* EXERCISE DIRECTIONS *
Your task is to copy the material exactly.
---------- THE DATA ----------
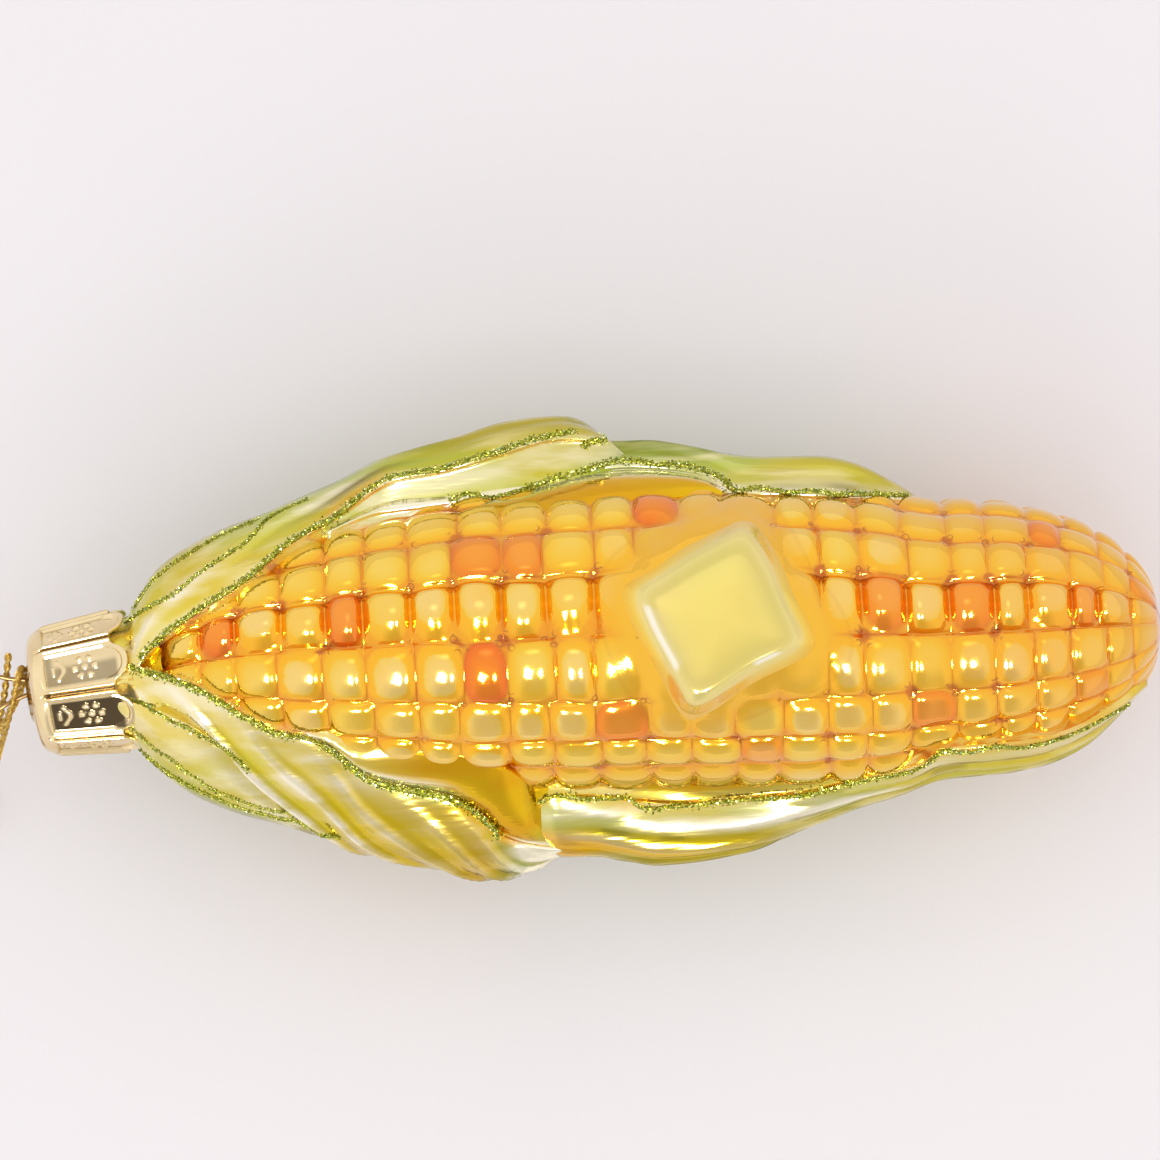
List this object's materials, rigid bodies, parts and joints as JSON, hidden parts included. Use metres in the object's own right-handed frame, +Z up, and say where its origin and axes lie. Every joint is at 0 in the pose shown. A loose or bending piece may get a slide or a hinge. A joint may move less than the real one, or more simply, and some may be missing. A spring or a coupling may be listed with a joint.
{
  "type": "glass corn cob christmas ornament",
  "caption": "Blown-glass ornament shaped as an ear of corn in its husk with a pat of butter, under a metal crown cap with a wire hanger and a string.",
  "frame": {"origin": "middle of the flat spot on the back that the ornament rests on", "axes": "+X along the ear from the cap to the tip, +Y across it, +Z up out of the front with the kernels and the butter"},
  "size_m": [0.147, 0.0525, 0.0412],
  "materials": {
    "lacquered_glass": "mould-blown glass, silvered inside, with translucent amber, green and butter-yellow lacquer and glitter on the leaf edges",
    "gold_cap": "pressed and bright plated in pale gold",
    "gold_wire": "drawn wire, darkened gold",
    "gold_string": "two-ply twisted metallic string"
  },
  "bodies": {
    "root": {"glass_body": "lacquered_glass", "cap": "gold_cap", "hanger_wire": "gold_wire", "cord": "gold_string", "cord_coil": "gold_string", "cord_knot": "gold_string"}
  },
  "joints": []
}
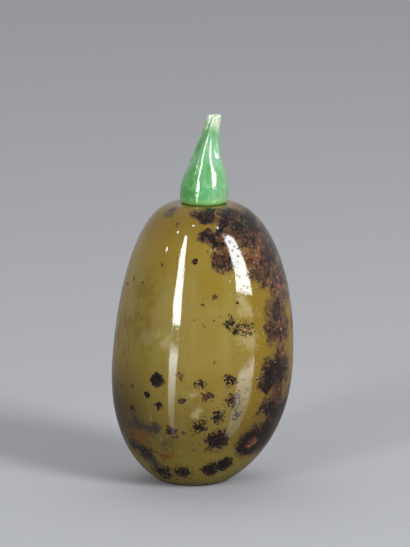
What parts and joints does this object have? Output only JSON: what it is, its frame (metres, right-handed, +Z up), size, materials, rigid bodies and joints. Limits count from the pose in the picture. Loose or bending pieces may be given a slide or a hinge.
----------
* SOLUTION FOR THIS EXERCISE *
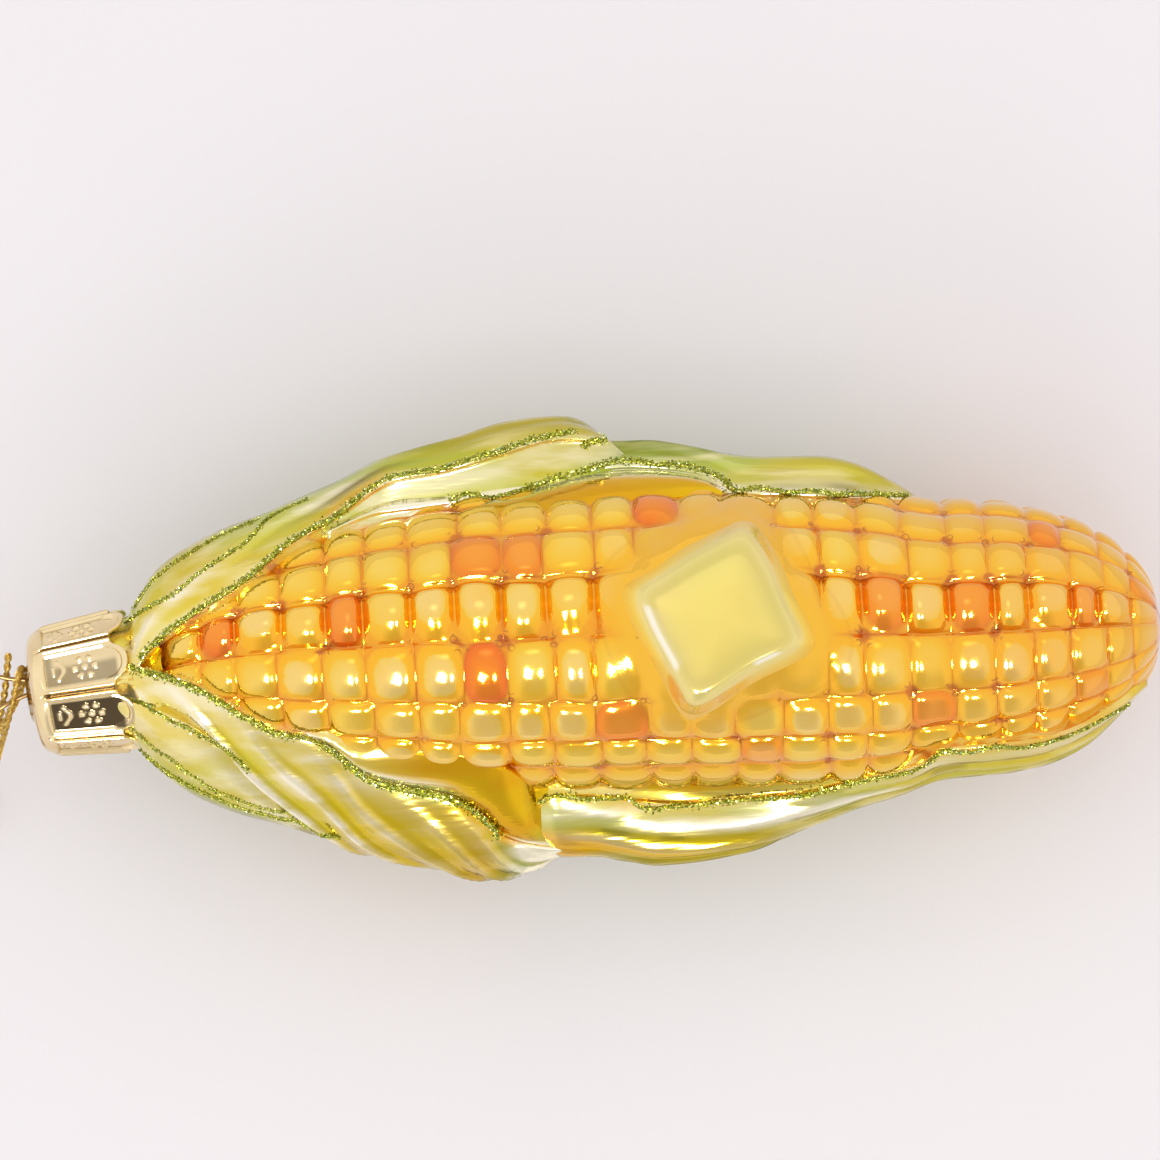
List this object's materials, rigid bodies, parts and joints as JSON, hidden parts included. Use metres in the object's own right-handed frame, +Z up, and say where its origin and axes lie. Every joint is at 0 in the pose shown. A loose or bending piece may get a slide or a hinge. A joint may move less than the real one, or more simply, and some may be missing. A spring or a coupling may be listed with a joint.
{
  "type": "glass corn cob christmas ornament",
  "caption": "Blown-glass ornament shaped as an ear of corn in its husk with a pat of butter, under a metal crown cap with a wire hanger and a string.",
  "frame": {"origin": "middle of the flat spot on the back that the ornament rests on", "axes": "+X along the ear from the cap to the tip, +Y across it, +Z up out of the front with the kernels and the butter"},
  "size_m": [0.147, 0.0525, 0.0412],
  "materials": {
    "lacquered_glass": "mould-blown glass, silvered inside, with translucent amber, green and butter-yellow lacquer and glitter on the leaf edges",
    "gold_cap": "pressed and bright plated in pale gold",
    "gold_wire": "drawn wire, darkened gold",
    "gold_string": "two-ply twisted metallic string"
  },
  "bodies": {
    "root": {"glass_body": "lacquered_glass", "cap": "gold_cap", "hanger_wire": "gold_wire", "cord": "gold_string", "cord_coil": "gold_string", "cord_knot": "gold_string"}
  },
  "joints": []
}
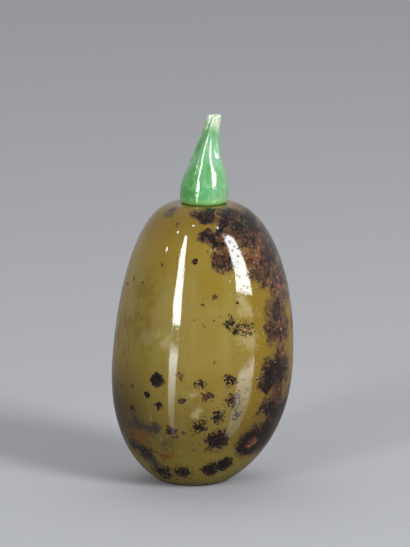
What parts and joints does this object have? Output only JSON: what it is, its frame (metres, right-handed, +Z up), size, materials, rigid bodies and joints. Limits count from the pose in the picture. Loose or bending pieces may be given a slide or a hinge.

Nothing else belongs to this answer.